Сюда приехал Клейнмихель; говорят, что это для разобрания мамоновских проказ. Ежели так, то будет же ему работа. Мамонов ругает и ненавидит всех немцев, здесь служащих.
Тесть был вчера и сказывал, что фрейлина княжна Волконская пишет сестре своей Греесерше, что решено, что императрица изволит ехать на житье в Таганрог. «Правда ли?» – спросил князь. «Может быть, но мой брат ничего мне о том не сказывает», – и она добавляет еще, что назначают князя Петра Волконского гофмаршалом и сопровождать его величество.
Здесь все сожалеют о важной потере, которую сделал Ермолов. Лезгинцы убили изменнически двух лучших генералов той армии: Лисаневича и Грекова или Власова (не помню хорошо). Они смотрели приведенных пленных, как вдруг двое из них выхватили спрятанные за пазухой кинжалы и положили двух генералов наших замертво. Также кончили Цицианов и Клебер. Смерть тем более ужасная, что бесславная; другое дело – пасть в сражении, но быть убитым изменниками – горькая участь… Все сожалеют о генералах сих.
Кажется, не нужно было Энгельгардту выиграть в гамбургской лотерее. Ох, досадно бы было, ежели бы Воротынец достался тогда богачу. Я все радуюсь, что этот лакомый кусочек сделал фортуну четырех бедняков.
У Корсакова славная красавица донна Пепина… Корсаков точно как султан между ними, они его тешут и забавляют, а меня слушают, как главнокомандующего, знающего их обычаи, привычки и язык. Корсаков, однако же, слабеет; я всегда ему говорю о завещании, что век его не окоротеет. Вчера начал он его писать, просил меня и Фавста быть после свидетелями. Я человек с пять выпросил уже на волю, а главному фавориту своему, всюду с ним ездящему, по прозванию Князек, обещал сделать состояние.
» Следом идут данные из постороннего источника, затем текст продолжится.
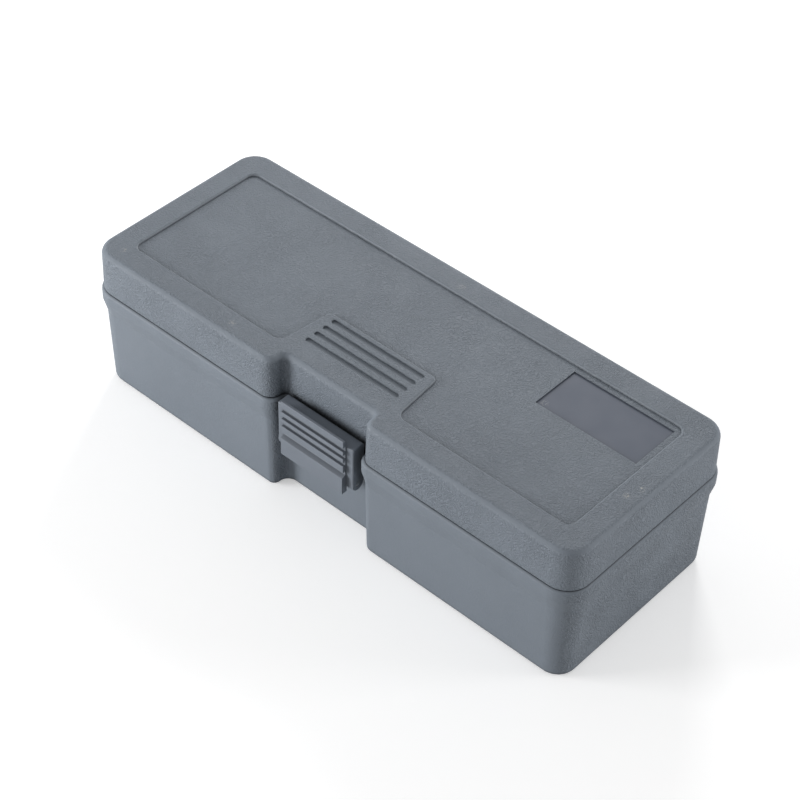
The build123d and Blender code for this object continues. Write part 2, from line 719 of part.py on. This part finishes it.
# Body tube with its spigot and its neck
with BuildPart() as body_tube:
    ring(joint_x, tube_end, tube_radius, tube_bore_radius)
    spigot_radius = housing_bore_radius - spigot_gap
    spigot_bore = spigot_radius - spigot_wall
    ring(joint_x - spigot_length, joint_x + tube_wall, spigot_radius, spigot_bore)
    ring(joint_x, joint_x + tube_wall, tube_radius, spigot_bore)
    ring(tube_end - tube_wall, neck_end, neck_radius, neck_bore_radius)
    ring(tube_end - tube_wall, tube_end, tube_radius, neck_bore_radius)
body_tube.part.label = "body_tube"
export_step(body_tube.part, "parts/body_tube.step")

# Rubber grip with shallow ring grooves
with BuildPart() as rubber_grip:
    ring(grip_start, grip_end, grip_radius, tube_radius + slip_gap)
    groove_pitch = (grip_end - grip_start) / (grip_rib_count + 1)
    for index in range(grip_rib_count):
        groove_start = grip_start + (index + 1) * groove_pitch - grip_rib_width / 2
        groove_floor = grip_radius - grip_rib_groove
        groove_end = groove_start + grip_rib_width
        ring(groove_start, groove_end, grip_radius + slip_gap, groove_floor, Mode.SUBTRACT)
    end_edges = rubber_grip.edges().group_by(Axis.X)
    fillet(end_edges[0].sort_by(SortBy.RADIUS)[-1], grip_rib_groove)
    fillet(end_edges[-1].sort_by(SortBy.RADIUS)[-1], grip_rib_groove)
rubber_grip.part.label = "rubber_grip"
export_step(rubber_grip.part, "parts/rubber_grip.step")

# Temperature compensating strip inside the tube, with its screw
strip_y = axis_y + tube_bore_radius - strip_thickness - strip_screw_head_height
with BuildPart() as bimetal_strip:
    strip_x = (strip_start, strip_start + strip_length)
    strip_y_span = (strip_y, strip_y + strip_thickness)
    strip_z = (axis_z - strip_width / 2, axis_z + strip_width / 2)
    block(strip_x, strip_y_span, strip_z)
    screw_place = (strip_start + strip_width / 2, strip_y, axis_z)
    strip_bore = Plane(screw_place, z_dir=(0, 1, 0))
    bar(strip_bore, strip_thickness, strip_screw_radius + slip_gap, Mode.SUBTRACT)
bimetal_strip.part.label = "bimetal_strip"
export_step(bimetal_strip.part, "parts/bimetal_strip.step")

with BuildPart() as strip_screw:
    strip_screw_head = Plane(screw_place, z_dir=(0, -1, 0))
    bar(strip_screw_head, strip_screw_head_height, strip_screw_head_radius)
    strip_screw_length = strip_thickness + strip_screw_head_height - 2 * pin_running_gap
    bar(strip_bore, strip_screw_length, strip_screw_radius)
strip_screw.part.label = "strip_screw"
export_step(strip_screw.part, "parts/strip_screw.step")

# Scale glass in its ring
reticle_ring_radius = tube_bore_radius - slip_gap
reticle_seat_radius = reticle_ring_radius - reticle_ring_wall
with BuildPart() as reticle_ring:
    ring(reticle_x, reticle_x + reticle_ring_length, reticle_ring_radius, reticle_seat_radius)
    ledge_radius = reticle_seat_radius - reticle_ledge
    ring(reticle_x, reticle_x + reticle_ledge, reticle_ring_radius, ledge_radius)
reticle_ring.part.label = "reticle_ring"
export_step(reticle_ring.part, "parts/reticle_ring.step")

with BuildPart() as reticle_glass:
    glass_start = station(reticle_x + reticle_ledge)
    bar(glass_start, reticle_thickness, reticle_seat_radius - slip_gap)
reticle_glass.part.label = "reticle_glass"
export_step(reticle_glass.part, "parts/reticle_glass.step")

# Focus ring with flutes
with BuildPart() as focus_ring:
    ring(ring_start, ring_start + ring_length, ring_radius, ring_bore_radius)
    with BuildSketch(station(ring_start)):
        with PolarLocations(ring_radius, ring_flute_count):
            Circle(ring_flute_radius)
    extrude(amount=ring_length, mode=Mode.SUBTRACT)
focus_ring.part.label = "focus_ring"
export_step(focus_ring.part, "parts/focus_ring.step")

# Eyepiece: barrel, lens, retainer and rubber eyecup
with BuildPart() as eyepiece_barrel:
    ring(barrel_start, barrel_end, barrel_radius, barrel_bore_radius)
    ledge_start = eye_lens_seat - lens_ledge
    ring(ledge_start, eye_lens_seat, barrel_radius, barrel_bore_radius - lens_ledge)
eyepiece_barrel.part.label = "eyepiece_barrel"
export_step(eyepiece_barrel.part, "parts/eyepiece_barrel.step")

with BuildPart() as eyepiece_lens:
    bar(station(eye_lens_seat), eye_lens_thickness, barrel_bore_radius - slip_gap)
eyepiece_lens.part.label = "eyepiece_lens"
export_step(eyepiece_lens.part, "parts/eyepiece_lens.step")

with BuildPart() as lens_retainer:
    retainer_start = eye_lens_seat + eye_lens_thickness
    retainer_radius = barrel_bore_radius - slip_gap
    retainer_bore = retainer_radius - retainer_wall
    ring(retainer_start, retainer_start + retainer_length, retainer_radius, retainer_bore)
lens_retainer.part.label = "lens_retainer"
export_step(lens_retainer.part, "parts/lens_retainer.step")

with BuildPart() as eyecup:
    with BuildSketch(Plane((0, axis_y, axis_z))):
        with BuildLine():
            cup_bore_radius = barrel_radius + slip_gap
            Polyline(
                (cup_start, cup_bore_radius),
                (cup_start, cup_base_radius),
                (barrel_end, cup_base_radius),
                (cup_end, cup_rim_radius),
                (cup_end, cup_mouth_radius),
                (barrel_end + lens_ledge, cup_bore_radius),
                close=True,
            )
        make_face()
    revolve(axis=Axis((0, axis_y, axis_z), (1, 0, 0)))
eyecup.part.label = "eyecup"
export_step(eyecup.part, "parts/eyecup.step")

# Pipette: one hollow moulding with tip, tube and bulb
def pipette_outline(inset):
    """Half of the pipette's profile, moved inwards by inset and open at the tip."""
    with BuildSketch(Plane((0, pipette_y, tools_z))) as outline:
        with BuildLine():
            Polyline(
                (pipette_start, 0),
                (pipette_start, pipette_tip_radius - inset),
                (pipette_tube_start, pipette_tube_radius - inset),
                (pipette_bulb_start + inset, pipette_tube_radius - inset),
                (pipette_bulb_start + inset, pipette_bulb_radius - inset),
                (pipette_bulb_end - inset, pipette_bulb_radius - inset),
                (pipette_bulb_end - inset, 0),
                close=True,
            )
        make_face()
        shoulders = outline.vertices().sort_by(Axis.Y)[-2:]
        fillet(shoulders, pipette_bulb_radius - pipette_tube_radius - inset)
    return outline.sketch


with BuildPart() as pipette:
    pipette_axis = Axis((0, pipette_y, tools_z), (1, 0, 0))
    revolve(pipette_outline(0), axis=pipette_axis)
    revolve(pipette_outline(pipette_wall), axis=pipette_axis, mode=Mode.SUBTRACT)
pipette.part.label = "pipette"
export_step(pipette.part, "parts/pipette.step")

# Screwdriver: steel blade in a fluted handle
with BuildPart() as screwdriver_blade:
    blade_start = across(driver_start, driver_y, tools_z)
    bar(blade_start, driver_handle_start + blade_seat - driver_start, blade_radius)
    tip_x_span = (driver_start, driver_start + blade_tip_length)
    for side in (-1, 1):
        face_z = tools_z + side * blade_tip_thickness / 2
        tip_z_span = sorted((face_z, tools_z + side * 2 * blade_radius))
        tip_y_span = (driver_y - 2 * blade_radius, driver_y + 2 * blade_radius)
        block(tip_x_span, tip_y_span, tip_z_span, Mode.SUBTRACT)
screwdriver_blade.part.label = "screwdriver_blade"
export_step(screwdriver_blade.part, "parts/screwdriver_blade.step")

with BuildPart() as screwdriver_handle:
    handle_start = across(driver_handle_start, driver_y, tools_z)
    bar(handle_start, handle_length, handle_radius)
    with BuildSketch(handle_start):
        with PolarLocations(handle_radius, handle_flute_count):
            Circle(handle_flute_radius)
    extrude(amount=handle_length, mode=Mode.SUBTRACT)
    bar(handle_start, blade_seat + slip_gap, blade_radius + slip_gap, Mode.SUBTRACT)
screwdriver_handle.part.label = "screwdriver_handle"
export_step(screwdriver_handle.part, "parts/screwdriver_handle.step")
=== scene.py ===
"""Looks for the refractometer's case: materials, foam, lights and the photograph's camera."""

import math

import bmesh
import bpy
from mathutils import Matrix, Vector


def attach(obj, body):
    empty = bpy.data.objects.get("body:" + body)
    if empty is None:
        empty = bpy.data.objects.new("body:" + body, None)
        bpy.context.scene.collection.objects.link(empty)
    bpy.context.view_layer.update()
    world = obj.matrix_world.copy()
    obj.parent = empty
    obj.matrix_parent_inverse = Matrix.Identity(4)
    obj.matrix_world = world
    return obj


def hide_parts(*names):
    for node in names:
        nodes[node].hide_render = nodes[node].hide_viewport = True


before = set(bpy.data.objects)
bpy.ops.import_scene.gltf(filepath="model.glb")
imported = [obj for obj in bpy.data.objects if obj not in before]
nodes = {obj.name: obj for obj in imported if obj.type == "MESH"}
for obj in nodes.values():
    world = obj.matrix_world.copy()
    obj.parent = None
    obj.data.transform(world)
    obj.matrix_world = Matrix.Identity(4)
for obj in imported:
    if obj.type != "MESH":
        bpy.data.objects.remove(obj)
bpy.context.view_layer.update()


# Places on the case, in metres: the smooth floors of the slots and the label field, the
# panel's rounded edges, the seam, and small pale scuffs
SLOT_BOX = ((-0.0193, 0.0193), (-0.0225, -0.0085), (0.05515, 0.0553))
LABEL_BOX = ((0.0504, 0.0891), (0.0061, 0.0253), (0.0546, 0.05485))
PANEL_BOX = ((-0.0925, 0.0925), (-0.0289, 0.0287), (0.055, 0.0558))
# SEAM_BOX: where the painted shade in gaps is at full strength
SEAM_BOX = ((-0.11, 0.11), (-0.05, 0.05), (0.036, 0.0435))
SCUFFS = (
    (-0.0005, 0.0308, 0.0559),
    (0.097, -0.0016, 0.0559),
    (0.0956, -0.0068, 0.0559),
    (0.0526, 0.0082, 0.0551),
    (-0.0411, -0.0323, 0.0559),
    (-0.0921, -0.0313, 0.0555),
)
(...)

Славная была у тебя мысль – учредить почту экстренную до Таганрога, распространяя ее на все по дороге лежащие города; это придаст большую деятельность переписке с Таганрогом, и все заинтересованные в том будут тебя прославлять.
Желаю тебе скорее совершить дело покупки дома Безбородки: это славное, полезное приобретение для департамента, улица ваша будет подлинно почтовая. На перекрестке только один угол будет не ваш. С удовольствием и любопытством прочту записку твою князю, касательно покупки этой. Не удивляюсь, что князь уважает представления твои: они всегда основаны на пользе службы.
Вчера был я с Фавстом и тестем на обыкновенном воскресном празднике, на даче Корсакова. Фейерверк очень хорош. Кончилось все взятием крепости турецкой, построенной на берегу пруда, со множеством полумесяцев. На пруду являлись два брандера греческих (надобно думать), кои начали кидать бомбы и ядра прямехонько в крепость, и наконец оную зажгли и взорвали, а там и сами (для полноты зрелища) взлетели на воздух, обратясь в бураки. Очень было хорошо. После сели мы в вист, а прочие начали танцевать и петь. Я уехал до ужина, думал было в клуб, но вместо того повернул оглобли домой.